---- Extracted records

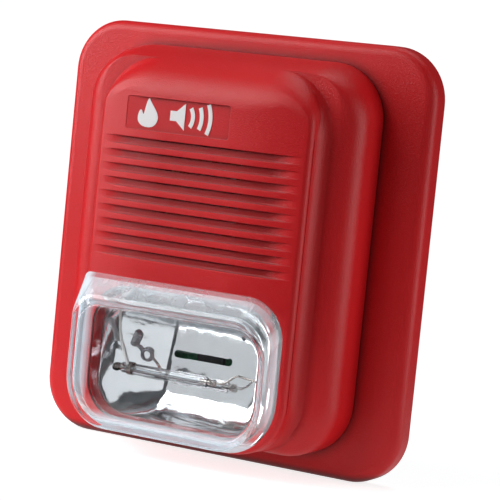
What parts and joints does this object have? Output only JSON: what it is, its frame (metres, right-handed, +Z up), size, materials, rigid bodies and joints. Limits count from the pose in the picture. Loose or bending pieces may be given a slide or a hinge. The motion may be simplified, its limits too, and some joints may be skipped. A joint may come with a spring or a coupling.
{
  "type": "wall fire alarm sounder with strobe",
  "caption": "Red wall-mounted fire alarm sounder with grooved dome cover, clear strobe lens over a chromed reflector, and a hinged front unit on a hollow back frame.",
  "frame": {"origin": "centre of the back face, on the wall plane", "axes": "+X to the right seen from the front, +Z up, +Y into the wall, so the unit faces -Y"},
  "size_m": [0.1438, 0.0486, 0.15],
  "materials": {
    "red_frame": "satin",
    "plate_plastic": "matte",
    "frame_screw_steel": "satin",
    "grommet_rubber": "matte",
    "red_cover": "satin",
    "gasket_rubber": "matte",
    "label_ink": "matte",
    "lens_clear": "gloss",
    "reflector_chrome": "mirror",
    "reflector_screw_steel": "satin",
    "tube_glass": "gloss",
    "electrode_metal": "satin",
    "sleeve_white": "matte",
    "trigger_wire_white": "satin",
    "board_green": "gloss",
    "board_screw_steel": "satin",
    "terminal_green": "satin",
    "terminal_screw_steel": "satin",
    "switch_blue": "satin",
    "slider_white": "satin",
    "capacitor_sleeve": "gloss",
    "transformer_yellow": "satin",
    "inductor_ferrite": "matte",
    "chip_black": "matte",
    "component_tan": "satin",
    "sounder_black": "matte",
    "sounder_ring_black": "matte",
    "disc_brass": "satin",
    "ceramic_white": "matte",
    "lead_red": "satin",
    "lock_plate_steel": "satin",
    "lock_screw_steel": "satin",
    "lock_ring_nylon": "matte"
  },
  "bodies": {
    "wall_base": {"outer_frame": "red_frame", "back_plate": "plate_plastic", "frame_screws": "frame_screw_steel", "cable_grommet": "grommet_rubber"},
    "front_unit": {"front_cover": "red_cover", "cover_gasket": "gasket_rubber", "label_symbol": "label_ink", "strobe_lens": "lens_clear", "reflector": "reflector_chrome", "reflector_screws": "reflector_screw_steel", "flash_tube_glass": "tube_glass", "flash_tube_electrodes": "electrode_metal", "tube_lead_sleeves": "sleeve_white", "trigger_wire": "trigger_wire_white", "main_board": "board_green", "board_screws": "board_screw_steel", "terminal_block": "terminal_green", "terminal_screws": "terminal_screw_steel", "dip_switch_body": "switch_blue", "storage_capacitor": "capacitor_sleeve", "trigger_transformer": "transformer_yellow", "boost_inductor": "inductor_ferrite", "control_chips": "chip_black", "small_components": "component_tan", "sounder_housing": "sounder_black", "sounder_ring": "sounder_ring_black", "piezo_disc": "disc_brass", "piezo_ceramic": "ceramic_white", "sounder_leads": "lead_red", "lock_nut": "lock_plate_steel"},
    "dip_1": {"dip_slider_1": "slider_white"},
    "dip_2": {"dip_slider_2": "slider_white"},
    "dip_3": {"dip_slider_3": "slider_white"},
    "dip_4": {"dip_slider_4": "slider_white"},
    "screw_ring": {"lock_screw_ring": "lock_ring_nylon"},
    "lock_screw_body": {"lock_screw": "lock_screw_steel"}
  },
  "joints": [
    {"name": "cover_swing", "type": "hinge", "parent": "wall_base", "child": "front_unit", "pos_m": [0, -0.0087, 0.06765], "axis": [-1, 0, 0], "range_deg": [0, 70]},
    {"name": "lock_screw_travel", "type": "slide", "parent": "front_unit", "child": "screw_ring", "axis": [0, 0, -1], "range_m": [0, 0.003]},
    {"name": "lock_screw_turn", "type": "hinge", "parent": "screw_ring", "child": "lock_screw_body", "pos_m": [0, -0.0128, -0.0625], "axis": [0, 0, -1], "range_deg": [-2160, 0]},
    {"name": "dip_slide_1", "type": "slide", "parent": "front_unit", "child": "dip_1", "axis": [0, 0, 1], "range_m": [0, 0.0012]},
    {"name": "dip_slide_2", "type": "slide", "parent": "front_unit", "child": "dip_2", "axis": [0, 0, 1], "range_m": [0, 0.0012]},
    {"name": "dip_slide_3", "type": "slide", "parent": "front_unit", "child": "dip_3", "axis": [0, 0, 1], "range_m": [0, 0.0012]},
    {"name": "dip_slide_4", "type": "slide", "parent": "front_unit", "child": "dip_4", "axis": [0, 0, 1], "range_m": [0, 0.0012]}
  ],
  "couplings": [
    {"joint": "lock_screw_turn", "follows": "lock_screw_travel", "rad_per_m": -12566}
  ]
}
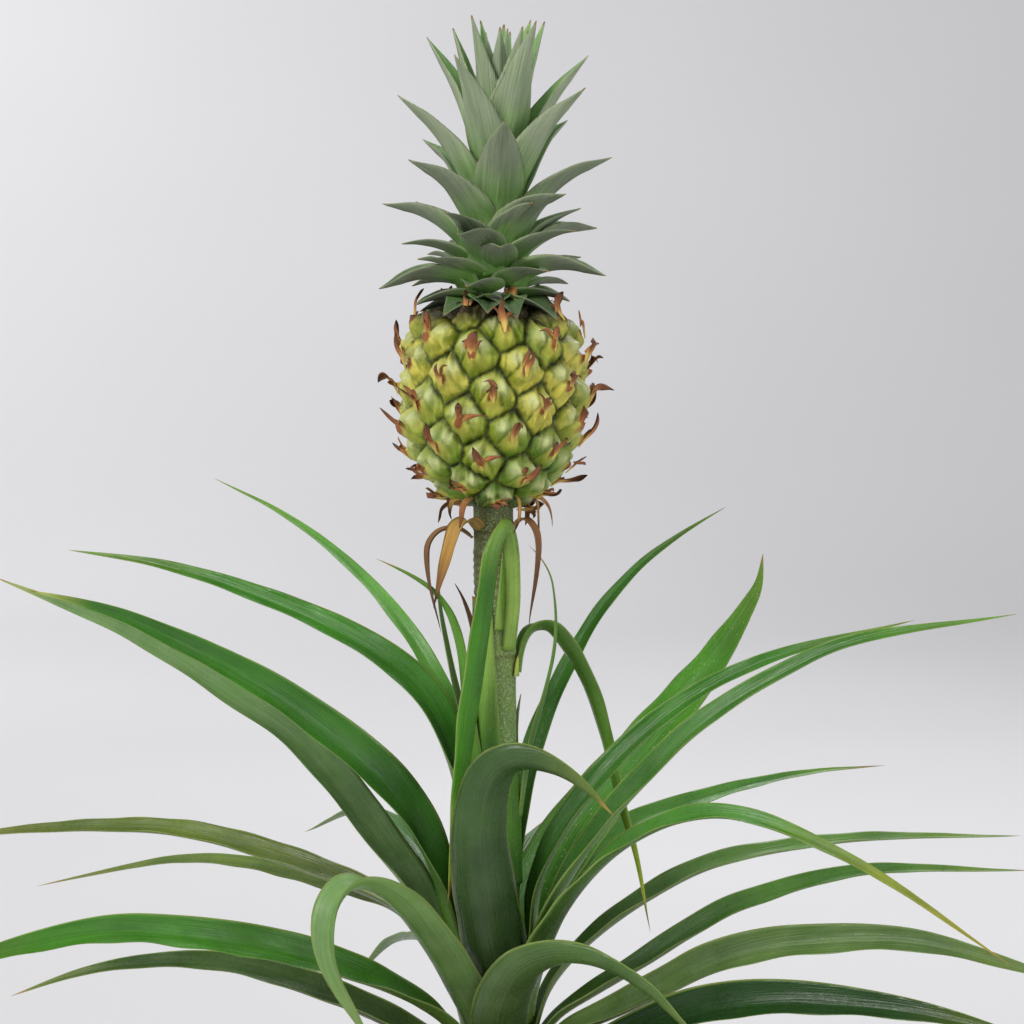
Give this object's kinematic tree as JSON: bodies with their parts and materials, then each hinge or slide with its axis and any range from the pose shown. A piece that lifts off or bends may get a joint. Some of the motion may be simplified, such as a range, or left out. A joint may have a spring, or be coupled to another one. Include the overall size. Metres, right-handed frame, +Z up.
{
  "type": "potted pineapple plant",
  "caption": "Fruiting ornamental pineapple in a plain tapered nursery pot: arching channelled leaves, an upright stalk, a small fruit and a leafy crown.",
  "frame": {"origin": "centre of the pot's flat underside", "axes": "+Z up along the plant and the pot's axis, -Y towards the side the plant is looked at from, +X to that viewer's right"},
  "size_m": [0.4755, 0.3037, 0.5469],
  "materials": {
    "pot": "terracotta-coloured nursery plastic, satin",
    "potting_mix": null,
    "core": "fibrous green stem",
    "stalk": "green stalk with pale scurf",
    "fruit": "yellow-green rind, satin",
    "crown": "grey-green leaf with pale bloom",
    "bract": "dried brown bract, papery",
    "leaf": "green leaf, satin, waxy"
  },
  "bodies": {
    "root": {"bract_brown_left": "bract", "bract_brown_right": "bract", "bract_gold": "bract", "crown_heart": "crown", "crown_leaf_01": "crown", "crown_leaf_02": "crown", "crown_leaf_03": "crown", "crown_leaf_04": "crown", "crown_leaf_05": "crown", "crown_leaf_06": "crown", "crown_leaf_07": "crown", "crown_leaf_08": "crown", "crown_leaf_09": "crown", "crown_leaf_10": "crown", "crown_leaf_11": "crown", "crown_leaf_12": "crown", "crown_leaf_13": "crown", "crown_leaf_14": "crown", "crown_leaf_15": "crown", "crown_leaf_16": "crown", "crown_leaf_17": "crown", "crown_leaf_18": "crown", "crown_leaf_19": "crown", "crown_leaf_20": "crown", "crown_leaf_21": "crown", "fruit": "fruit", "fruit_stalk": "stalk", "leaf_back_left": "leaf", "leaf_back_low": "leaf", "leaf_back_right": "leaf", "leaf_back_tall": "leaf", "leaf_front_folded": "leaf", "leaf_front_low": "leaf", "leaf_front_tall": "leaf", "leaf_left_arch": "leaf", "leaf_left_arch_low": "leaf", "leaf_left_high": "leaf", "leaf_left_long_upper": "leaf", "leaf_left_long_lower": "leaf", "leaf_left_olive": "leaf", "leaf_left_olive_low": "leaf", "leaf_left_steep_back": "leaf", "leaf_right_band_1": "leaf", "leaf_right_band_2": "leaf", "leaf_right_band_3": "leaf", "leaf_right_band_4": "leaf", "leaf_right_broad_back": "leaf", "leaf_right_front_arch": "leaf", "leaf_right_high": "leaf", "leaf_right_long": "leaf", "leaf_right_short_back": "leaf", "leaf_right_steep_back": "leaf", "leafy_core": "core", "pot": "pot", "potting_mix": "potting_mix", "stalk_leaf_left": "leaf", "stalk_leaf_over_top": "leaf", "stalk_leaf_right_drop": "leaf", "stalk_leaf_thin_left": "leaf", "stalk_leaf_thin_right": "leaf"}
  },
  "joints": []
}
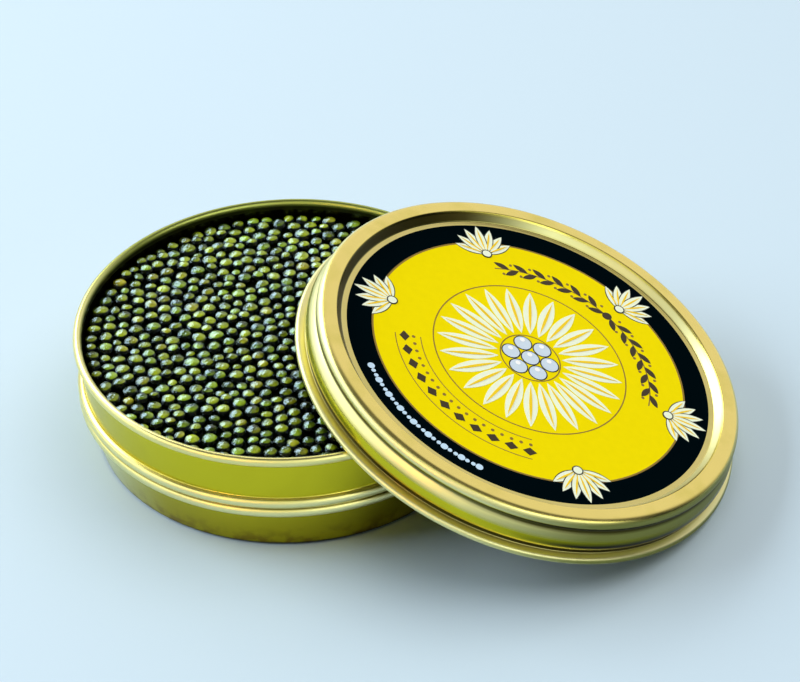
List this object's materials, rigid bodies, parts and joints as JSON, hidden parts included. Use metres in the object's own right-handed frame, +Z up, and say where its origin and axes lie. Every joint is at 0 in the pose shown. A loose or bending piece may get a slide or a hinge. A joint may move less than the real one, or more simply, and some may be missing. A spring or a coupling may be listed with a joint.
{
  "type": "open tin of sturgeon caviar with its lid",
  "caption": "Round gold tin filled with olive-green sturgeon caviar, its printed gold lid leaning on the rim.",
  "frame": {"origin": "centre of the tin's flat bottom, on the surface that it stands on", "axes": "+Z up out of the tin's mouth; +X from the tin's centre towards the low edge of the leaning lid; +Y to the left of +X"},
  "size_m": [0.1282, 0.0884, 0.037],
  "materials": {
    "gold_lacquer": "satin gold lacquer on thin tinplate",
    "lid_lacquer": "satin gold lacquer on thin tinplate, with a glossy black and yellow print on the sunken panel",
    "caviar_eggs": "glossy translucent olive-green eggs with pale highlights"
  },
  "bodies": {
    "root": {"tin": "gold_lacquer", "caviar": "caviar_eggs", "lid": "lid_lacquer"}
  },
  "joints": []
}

--------

[Stated task]:
Collect every line above that contains the word "object".

[Result of the exercise]:
What parts and joints does this object have? Output only JSON: what it is, its frame (metres, right-handed, +Z up), size, materials, rigid bodies and joints. Limits count from the pose in the picture. Loose or bending pieces may be given a slide or a hinge. The motion may be simplified, its limits too, and some joints may be skipped. A joint may come with a spring or a coupling.
Give this object's kinematic tree as JSON: bodies with their parts and materials, then each hinge or slide with its axis and any range from the pose shown. A piece that lifts off or bends may get a joint. Some of the motion may be simplified, such as a range, or left out. A joint may have a spring, or be coupled to another one. Include the overall size. Metres, right-handed frame, +Z up.
List this object's materials, rigid bodies, parts and joints as JSON, hidden parts included. Use metres in the object's own right-handed frame, +Z up, and say where its origin and axes lie. Every joint is at 0 in the pose shown. A loose or bending piece may get a slide or a hinge. A joint may move less than the real one, or more simply, and some may be missing. A spring or a coupling may be listed with a joint.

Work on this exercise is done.